I notice that the beginning of this passage from Proverbs begins with the words “my child.” Of course, all of us are the children of God, but this week in particular it has been on my heart how important it is for us to guide our children in this way. It reminded me of this quote from Madeleine L’Engle in her 1972 book A Circle of Quiet: “No wonder our youth is confused and in pain; they long for God, for the transcendent, and are offered, far too often, either piosity or sociology, neither of which meets their needs, and they are introduced to churches which have become buildings that are a safe place to go to escape the awful demands of God… We can surely no longer pretend that our children are growing up into a peaceful, secure, and civilized world. We’ve come to the point where it’s irresponsible to try to protect them from the irrational world they will have to live in when they grow up. The children themselves haven’t yet isolated themselves by selfishness and indifference; they do not fall easily into the error of despair; they are considerably braver than most grownups. Our responsibility to them is not to pretend that if we don’t look, evil will go away, but to give them weapons against it.”[2]

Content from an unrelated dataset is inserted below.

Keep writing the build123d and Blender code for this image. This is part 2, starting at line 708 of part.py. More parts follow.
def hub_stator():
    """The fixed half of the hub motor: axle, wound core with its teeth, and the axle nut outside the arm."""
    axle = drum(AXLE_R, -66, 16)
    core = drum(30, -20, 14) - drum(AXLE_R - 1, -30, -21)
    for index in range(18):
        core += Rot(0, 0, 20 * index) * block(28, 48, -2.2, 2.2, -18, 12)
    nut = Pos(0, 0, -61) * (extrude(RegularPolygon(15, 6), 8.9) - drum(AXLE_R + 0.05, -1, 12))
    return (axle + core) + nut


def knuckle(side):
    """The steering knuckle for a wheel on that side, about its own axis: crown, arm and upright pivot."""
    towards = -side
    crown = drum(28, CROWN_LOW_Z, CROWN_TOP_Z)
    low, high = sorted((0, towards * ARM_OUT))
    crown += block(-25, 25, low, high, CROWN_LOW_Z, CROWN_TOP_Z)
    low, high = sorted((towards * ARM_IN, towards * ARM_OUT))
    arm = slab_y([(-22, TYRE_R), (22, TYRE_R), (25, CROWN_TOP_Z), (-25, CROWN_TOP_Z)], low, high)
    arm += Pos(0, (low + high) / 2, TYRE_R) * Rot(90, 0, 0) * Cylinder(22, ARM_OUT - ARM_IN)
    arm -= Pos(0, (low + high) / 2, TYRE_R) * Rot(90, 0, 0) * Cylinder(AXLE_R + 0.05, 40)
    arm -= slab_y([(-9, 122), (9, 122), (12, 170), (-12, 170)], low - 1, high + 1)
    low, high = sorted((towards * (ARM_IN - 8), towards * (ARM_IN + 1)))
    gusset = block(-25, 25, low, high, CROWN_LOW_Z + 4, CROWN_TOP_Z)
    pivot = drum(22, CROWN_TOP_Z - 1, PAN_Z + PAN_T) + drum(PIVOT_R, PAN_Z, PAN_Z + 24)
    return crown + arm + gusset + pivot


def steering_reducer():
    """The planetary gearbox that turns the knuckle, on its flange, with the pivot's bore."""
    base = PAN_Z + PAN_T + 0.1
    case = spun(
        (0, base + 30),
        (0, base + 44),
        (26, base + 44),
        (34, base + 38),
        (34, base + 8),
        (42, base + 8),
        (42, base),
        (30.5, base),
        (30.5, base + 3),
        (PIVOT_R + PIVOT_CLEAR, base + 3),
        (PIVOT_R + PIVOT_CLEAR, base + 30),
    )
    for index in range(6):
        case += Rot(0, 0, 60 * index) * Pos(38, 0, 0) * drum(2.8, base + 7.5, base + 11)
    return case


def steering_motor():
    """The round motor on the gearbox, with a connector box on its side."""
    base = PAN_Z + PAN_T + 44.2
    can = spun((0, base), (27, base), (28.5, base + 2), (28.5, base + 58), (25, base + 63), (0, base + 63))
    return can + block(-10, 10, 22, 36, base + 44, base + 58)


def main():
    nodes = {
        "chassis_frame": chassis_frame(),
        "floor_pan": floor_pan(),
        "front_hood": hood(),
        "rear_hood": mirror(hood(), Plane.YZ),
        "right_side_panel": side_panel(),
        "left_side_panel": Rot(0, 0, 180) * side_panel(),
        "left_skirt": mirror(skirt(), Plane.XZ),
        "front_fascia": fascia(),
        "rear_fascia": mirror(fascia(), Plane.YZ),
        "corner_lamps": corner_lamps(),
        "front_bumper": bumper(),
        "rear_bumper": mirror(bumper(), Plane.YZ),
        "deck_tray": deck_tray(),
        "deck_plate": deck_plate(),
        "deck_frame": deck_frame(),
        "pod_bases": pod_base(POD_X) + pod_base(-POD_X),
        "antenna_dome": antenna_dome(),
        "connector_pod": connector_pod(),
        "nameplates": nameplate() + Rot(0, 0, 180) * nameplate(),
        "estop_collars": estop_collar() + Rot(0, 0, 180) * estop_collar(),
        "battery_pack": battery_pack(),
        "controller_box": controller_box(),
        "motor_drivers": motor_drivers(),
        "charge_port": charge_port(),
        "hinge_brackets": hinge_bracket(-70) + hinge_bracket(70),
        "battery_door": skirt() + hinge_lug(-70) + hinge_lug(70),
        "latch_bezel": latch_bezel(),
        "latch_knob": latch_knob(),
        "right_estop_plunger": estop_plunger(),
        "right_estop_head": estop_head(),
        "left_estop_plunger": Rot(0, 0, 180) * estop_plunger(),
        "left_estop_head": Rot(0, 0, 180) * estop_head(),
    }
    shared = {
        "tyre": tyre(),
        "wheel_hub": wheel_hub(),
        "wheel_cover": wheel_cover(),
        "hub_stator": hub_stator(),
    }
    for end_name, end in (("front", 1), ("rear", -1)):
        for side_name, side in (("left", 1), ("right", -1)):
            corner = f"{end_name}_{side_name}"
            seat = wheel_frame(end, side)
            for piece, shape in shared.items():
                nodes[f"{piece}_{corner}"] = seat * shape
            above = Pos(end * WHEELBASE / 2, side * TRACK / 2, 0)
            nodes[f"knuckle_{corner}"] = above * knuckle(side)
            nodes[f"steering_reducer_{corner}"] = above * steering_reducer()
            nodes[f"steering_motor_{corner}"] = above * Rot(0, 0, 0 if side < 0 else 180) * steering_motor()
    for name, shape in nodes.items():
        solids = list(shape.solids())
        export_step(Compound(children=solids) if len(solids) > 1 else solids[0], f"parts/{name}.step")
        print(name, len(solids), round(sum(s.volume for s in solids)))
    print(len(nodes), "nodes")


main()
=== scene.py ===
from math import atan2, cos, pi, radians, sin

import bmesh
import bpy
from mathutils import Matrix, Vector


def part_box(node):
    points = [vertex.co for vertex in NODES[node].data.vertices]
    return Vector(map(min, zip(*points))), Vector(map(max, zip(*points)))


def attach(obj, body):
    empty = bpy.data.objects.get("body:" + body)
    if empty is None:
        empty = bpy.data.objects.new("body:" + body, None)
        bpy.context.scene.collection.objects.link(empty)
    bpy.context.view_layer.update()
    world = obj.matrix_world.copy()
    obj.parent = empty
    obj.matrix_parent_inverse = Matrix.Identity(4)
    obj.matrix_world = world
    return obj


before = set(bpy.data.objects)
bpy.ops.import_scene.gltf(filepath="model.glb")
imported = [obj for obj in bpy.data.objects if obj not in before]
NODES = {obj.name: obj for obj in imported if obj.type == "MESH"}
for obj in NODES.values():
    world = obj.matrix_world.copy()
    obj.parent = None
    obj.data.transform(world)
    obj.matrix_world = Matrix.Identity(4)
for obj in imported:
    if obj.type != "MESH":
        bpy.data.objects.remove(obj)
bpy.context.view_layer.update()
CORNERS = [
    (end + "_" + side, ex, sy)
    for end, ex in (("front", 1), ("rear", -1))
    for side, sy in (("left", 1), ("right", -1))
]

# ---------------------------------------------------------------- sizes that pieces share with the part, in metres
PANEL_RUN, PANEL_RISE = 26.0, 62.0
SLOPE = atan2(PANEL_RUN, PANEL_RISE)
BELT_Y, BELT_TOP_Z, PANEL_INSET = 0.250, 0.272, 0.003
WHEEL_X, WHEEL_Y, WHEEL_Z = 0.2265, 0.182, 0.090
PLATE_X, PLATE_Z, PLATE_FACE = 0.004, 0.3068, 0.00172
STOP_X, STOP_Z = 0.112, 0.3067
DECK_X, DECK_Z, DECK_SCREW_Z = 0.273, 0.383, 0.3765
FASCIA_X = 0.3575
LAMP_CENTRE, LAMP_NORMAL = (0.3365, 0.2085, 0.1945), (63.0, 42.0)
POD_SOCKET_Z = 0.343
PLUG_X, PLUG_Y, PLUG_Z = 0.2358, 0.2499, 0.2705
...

I believe, as did Madeleine L’Engle, that one of the weapons we have against the evil, the lack of love, the terrifying absence of grace that we find in our world is God’s word, the Bible. Hebrews 4:12 says this, “the word of God is living and active, sharper than any two-edged sword, piercing until it divides soul from spirit, joints from marrow; it is able to judge the thoughts and intentions of the heart.” So friends, let us commit ourselves to listening to scripture, truly listening as Proverbs says with both our ears and our hearts. Let us commit to studying scripture with the fullness of minds and our hearts. Let us seek wisdom with all of our energy, knowing that the eternal and triune God is with us in that pursuit. May we share these sacred gifts with one another and especially with our children. And in so doing, may we all find the Living Word of God that is Christ Jesus. Amen.

[1] Book of Order, W-2.2001 [2] L’Engle, M. A Circle of Quiet (1972), New York: Farrar, Straus, & Giroux. 98-99.